** Start of DATASET CONTENT **
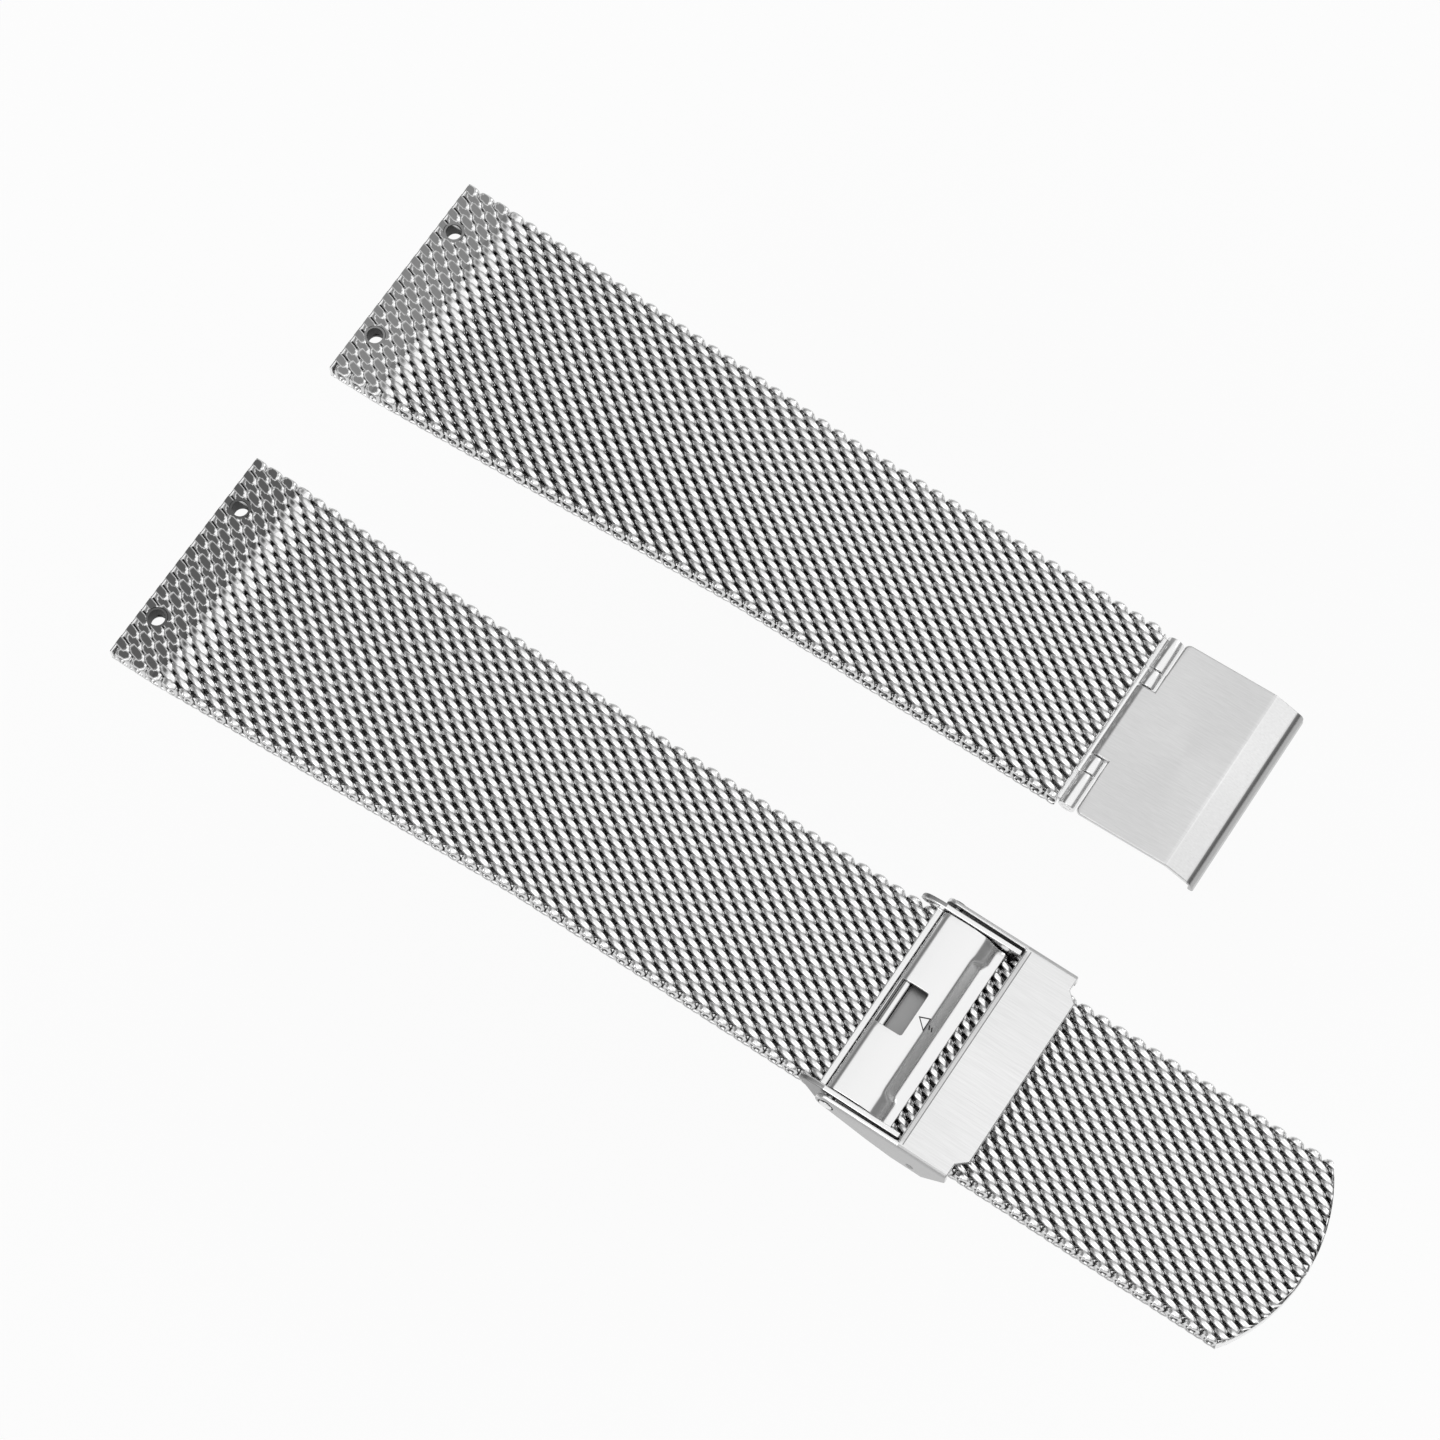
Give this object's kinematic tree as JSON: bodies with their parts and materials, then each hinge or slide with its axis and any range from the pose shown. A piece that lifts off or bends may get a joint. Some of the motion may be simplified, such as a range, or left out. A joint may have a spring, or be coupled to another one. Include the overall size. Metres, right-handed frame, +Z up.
{
  "type": "milanese mesh band",
  "caption": "Two-part woven steel watch band with a sliding clasp, a hinged cover, a locking flap and a hinged hook plate.",
  "frame": {"origin": "centre of the bounding box in plan, at the level that the band lies on", "axes": "+X along the band from the lug ends to the tip, +Y across it from the long half to the short half, +Z up through the outer face"},
  "size_m": [0.1156, 0.055, 0.0048],
  "materials": {
    "mesh": "bright woven stainless wire, ground flat at the lug ends",
    "brushed": "fine satin brushed stainless sheet",
    "bright": "polished stainless sheet"
  },
  "bodies": {
    "long_lug_end": {"long_mesh_lug_end": "mesh"},
    "long_link_1": {"long_mesh_link_1": "mesh"},
    "long_link_2": {"long_mesh_link_2": "mesh"},
    "long_link_3": {"long_mesh_link_3": "mesh"},
    "long_link_4": {"long_mesh_link_4": "mesh"},
    "long_link_5": {"long_mesh_link_5": "mesh"},
    "short_lug_end": {"short_mesh_lug_end": "mesh"},
    "short_link_1": {"short_mesh_link_1": "mesh"},
    "short_link_2": {"short_mesh_link_2": "mesh"},
    "short_link_3": {"short_mesh_link_3": "mesh"},
    "short_link_4": {"short_mesh_link_4": "mesh"},
    "short_link_5": {"short_mesh_link_5": "mesh"},
    "long_tail": {"long_mesh_tail": "mesh"},
    "short_hinge_end": {"short_mesh_hinge_end": "mesh", "hinge_fitting": "bright", "hinge_spacers": "bright", "hinge_pin": "bright"},
    "hook": {"hook_plate": "brushed"},
    "clasp": {"clasp_base": "bright", "clasp_pin": "bright"},
    "cover": {"clasp_cover": "brushed"},
    "flap": {"locking_flap": "bright"}
  },
  "joints": [
    {"name": "long_bend_1", "type": "hinge", "parent": "long_lug_end", "child": "long_link_1", "pos_m": [-0.04175, -0.01645, 0.0017], "axis": [0, 1, 0], "range_deg": [-18, 24]},
    {"name": "long_bend_2", "type": "hinge", "parent": "long_link_1", "child": "long_link_2", "pos_m": [-0.03275, -0.01645, 0.0017], "axis": [0, 1, 0], "range_deg": [-18, 24]},
    {"name": "long_bend_3", "type": "hinge", "parent": "long_link_2", "child": "long_link_3", "pos_m": [-0.02375, -0.01645, 0.0017], "axis": [0, 1, 0], "range_deg": [-18, 24]},
    {"name": "long_bend_4", "type": "hinge", "parent": "long_link_3", "child": "long_link_4", "pos_m": [-0.01475, -0.01645, 0.0017], "axis": [0, 1, 0], "range_deg": [-18, 24]},
    {"name": "long_bend_5", "type": "hinge", "parent": "long_link_4", "child": "long_link_5", "pos_m": [-0.00575, -0.01645, 0.0017], "axis": [0, 1, 0], "range_deg": [-18, 24]},
    {"name": "long_bend_6", "type": "hinge", "parent": "long_link_5", "child": "long_tail", "pos_m": [0.00325, -0.01645, 0.0017], "axis": [0, 1, 0], "range_deg": [-18, 24]},
    {"name": "short_bend_1", "type": "hinge", "parent": "short_lug_end", "child": "short_link_1", "pos_m": [-0.04175, 0.01645, 0.0011], "axis": [0, 1, 0], "range_deg": [-18, 24]},
    {"name": "short_bend_2", "type": "hinge", "parent": "short_link_1", "child": "short_link_2", "pos_m": [-0.03275, 0.01645, 0.0011], "axis": [0, 1, 0], "range_deg": [-18, 24]},
    {"name": "short_bend_3", "type": "hinge", "parent": "short_link_2", "child": "short_link_3", "pos_m": [-0.02375, 0.01645, 0.0011], "axis": [0, 1, 0], "range_deg": [-18, 24]},
    {"name": "short_bend_4", "type": "hinge", "parent": "short_link_3", "child": "short_link_4", "pos_m": [-0.01475, 0.01645, 0.0011], "axis": [0, 1, 0], "range_deg": [-18, 24]},
    {"name": "short_bend_5", "type": "hinge", "parent": "short_link_4", "child": "short_link_5", "pos_m": [-0.00575, 0.01645, 0.0011], "axis": [0, 1, 0], "range_deg": [-18, 24]},
    {"name": "short_bend_6", "type": "hinge", "parent": "short_link_5", "child": "short_hinge_end", "pos_m": [0.00325, 0.01645, 0.0011], "axis": [0, 1, 0], "range_deg": [-18, 24]},
    {"name": "clasp_slide", "type": "slide", "parent": "long_tail", "child": "clasp", "axis": [1, 0, 0], "range_m": [-0.009, 0.024]},
    {"name": "cover_hinge", "type": "hinge", "parent": "clasp", "child": "cover", "pos_m": [0.01675, -0.01645, 0.00367], "axis": [0, -1, 0], "range_deg": [0, 80]},
    {"name": "flap_hinge", "type": "hinge", "parent": "clasp", "child": "flap", "pos_m": [0.01675, -0.01645, 0.00367], "axis": [0, -1, 0], "range_deg": [0, 55]},
    {"name": "hook_hinge", "type": "hinge", "parent": "short_hinge_end", "child": "hook", "pos_m": [0.01925, 0.01645, 0.0011], "axis": [0, -1, 0], "range_deg": [-80, 80]},
    {"name": "short_half_lift", "type": "slide", "parent": "long_lug_end", "child": "short_lug_end", "axis": [0, 0, 1], "range_m": [0, 0.04]}
  ]
}
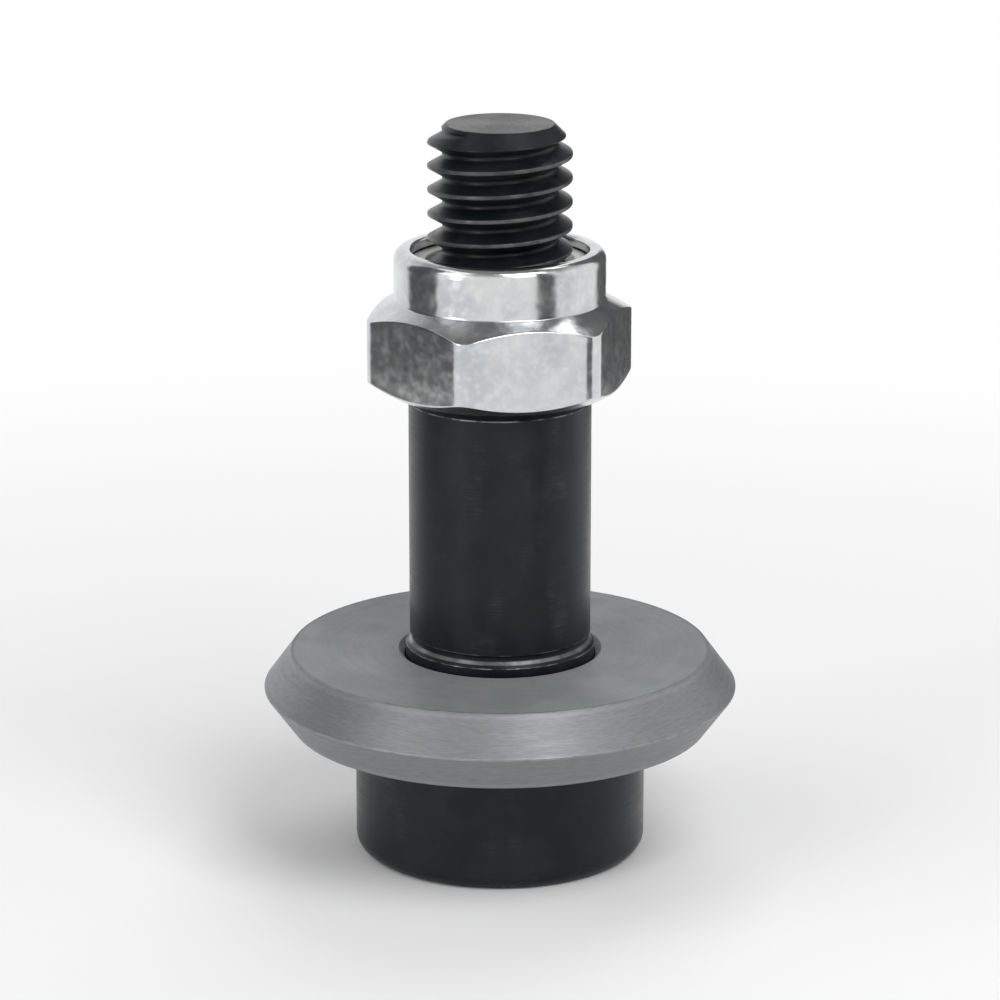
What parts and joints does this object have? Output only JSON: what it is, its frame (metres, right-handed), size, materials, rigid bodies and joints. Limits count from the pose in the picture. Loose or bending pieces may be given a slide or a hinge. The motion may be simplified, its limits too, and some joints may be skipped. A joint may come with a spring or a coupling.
{
  "type": "tile cutter wheel",
  "caption": "Carbide tile scoring wheel with a rim bevelled on both sides, free to turn on a blackened shoulder screw that ends in a thread with a nylon-insert lock nut.",
  "frame": {"origin": "centre of the screw head's end face, on the surface that the part stands on", "axes": "+Z along the screw, from its head to its thread; the wheel lies square to +Z"},
  "size_m": [0.02, 0.02, 0.0312],
  "materials": {
    "screw_steel": "black oxide on turned steel, satin, with faint scuffs",
    "wheel_carbide": "sintered and ground tungsten carbide, matte mid-grey, with a finely ground bevel",
    "nut_steel": "bright zinc plate",
    "ring_nylon": "natural nylon, slightly translucent"
  },
  "bodies": {
    "screw": {"axle_screw": "screw_steel", "lock_nut": "nut_steel", "nylon_ring": "ring_nylon"},
    "wheel": {"cutting_wheel": "wheel_carbide"}
  },
  "joints": [
    {"name": "wheel_spin", "type": "hinge", "parent": "screw", "child": "wheel", "pos_m": [0, 0, 0.00715], "axis": [0, 0, 1], "continuous": true}
  ]
}
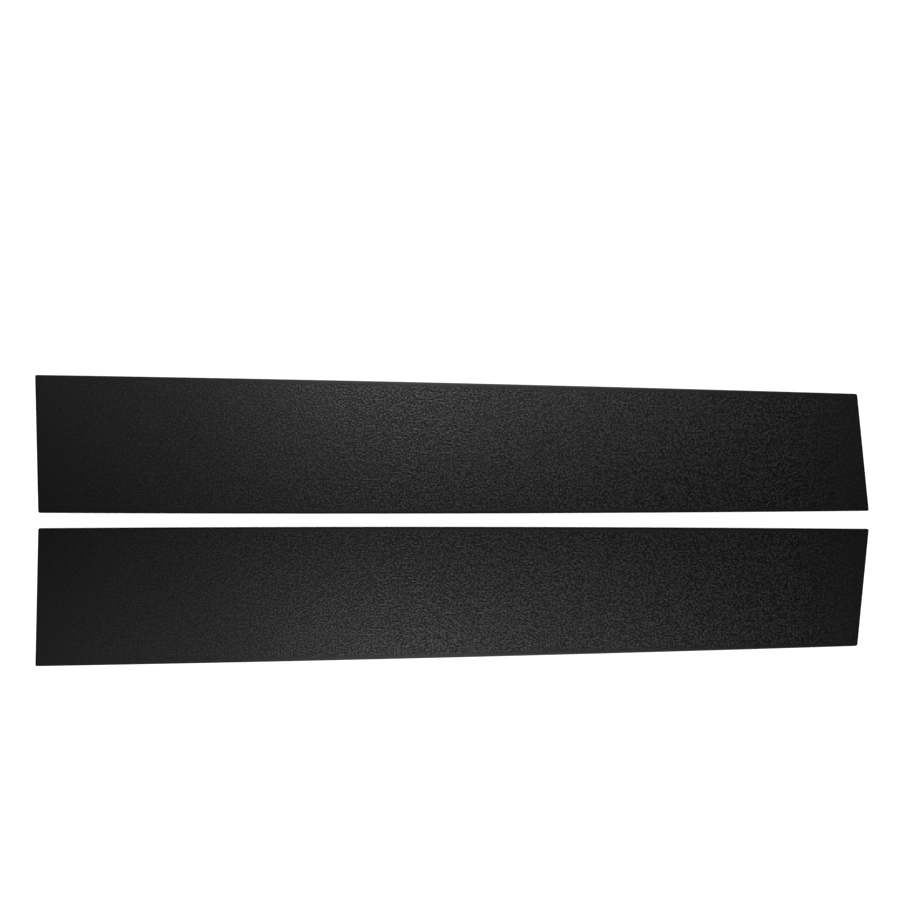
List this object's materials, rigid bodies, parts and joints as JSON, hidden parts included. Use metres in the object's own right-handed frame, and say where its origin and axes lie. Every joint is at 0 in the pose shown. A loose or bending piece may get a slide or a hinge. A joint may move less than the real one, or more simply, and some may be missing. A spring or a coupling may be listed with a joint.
{
  "type": "kick plate pair",
  "caption": "Handed pair of long, tapered, grained black plastic door-sill kick plates with rounded edges, fixed by foam-tape strips under peel-off liners.",
  "frame": {"origin": "under the middle of the pair, on the surface that the liners lie on", "axes": "+X along the plates from the wide end to the slanted narrow end, +Y from the right-hand plate to the left-hand plate, +Z out of the grained faces; the two plates mirror each other about Y = 0"},
  "size_m": [0.5016, 0.1754, 0.0038],
  "materials": {
    "grained_abs": "pebble-grained moulded black ABS, low sheen",
    "foam_tape": "dark grey closed-cell acrylic foam with adhesive on both faces",
    "release_liner": "red release film, satin"
  },
  "bodies": {
    "left_plate": {"left_plate": "grained_abs", "left_inner_tape": "foam_tape", "left_middle_tape": "foam_tape", "left_outer_tape": "foam_tape"},
    "left_inner_liner": {"left_inner_liner": "release_liner"},
    "left_middle_liner": {"left_middle_liner": "release_liner"},
    "left_outer_liner": {"left_outer_liner": "release_liner"},
    "right_plate": {"right_plate": "grained_abs", "right_inner_tape": "foam_tape", "right_middle_tape": "foam_tape", "right_outer_tape": "foam_tape"},
    "right_inner_liner": {"right_inner_liner": "release_liner"},
    "right_middle_liner": {"right_middle_liner": "release_liner"},
    "right_outer_liner": {"right_outer_liner": "release_liner"}
  },
  "joints": [
    {"name": "right_plate_lift", "type": "slide", "parent": "left_plate", "child": "right_plate", "axis": [0, 0, 1], "range_m": [0, 0.1]},
    {"name": "left_inner_liner_pull", "type": "slide", "parent": "left_plate", "child": "left_inner_liner", "axis": [-1, -0.0016, 0], "range_m": [0, 0.495]},
    {"name": "left_middle_liner_pull", "type": "slide", "parent": "left_plate", "child": "left_middle_liner", "axis": [-0.9999, 0.0111, 0], "range_m": [0, 0.495]},
    {"name": "left_outer_liner_pull", "type": "slide", "parent": "left_plate", "child": "left_outer_liner", "axis": [-0.9997, 0.0238, 0], "range_m": [0, 0.495]},
    {"name": "right_inner_liner_pull", "type": "slide", "parent": "right_plate", "child": "right_inner_liner", "axis": [-1, 0.0016, 0], "range_m": [0, 0.495]},
    {"name": "right_middle_liner_pull", "type": "slide", "parent": "right_plate", "child": "right_middle_liner", "axis": [-0.9999, -0.0111, 0], "range_m": [0, 0.495]},
    {"name": "right_outer_liner_pull", "type": "slide", "parent": "right_plate", "child": "right_outer_liner", "axis": [-0.9997, -0.0238, 0], "range_m": [0, 0.495]}
  ]
}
** End of DATASET CONTENT **
PROBLEM TO SOLVE
Extract every line containing the string "shown" from the data above.

REPLY
Give this object's kinematic tree as JSON: bodies with their parts and materials, then each hinge or slide with its axis and any range from the pose shown. A piece that lifts off or bends may get a joint. Some of the motion may be simplified, such as a range, or left out. A joint may have a spring, or be coupled to another one. Include the overall size. Metres, right-handed frame, +Z up.
List this object's materials, rigid bodies, parts and joints as JSON, hidden parts included. Use metres in the object's own right-handed frame, and say where its origin and axes lie. Every joint is at 0 in the pose shown. A loose or bending piece may get a slide or a hinge. A joint may move less than the real one, or more simply, and some may be missing. A spring or a coupling may be listed with a joint.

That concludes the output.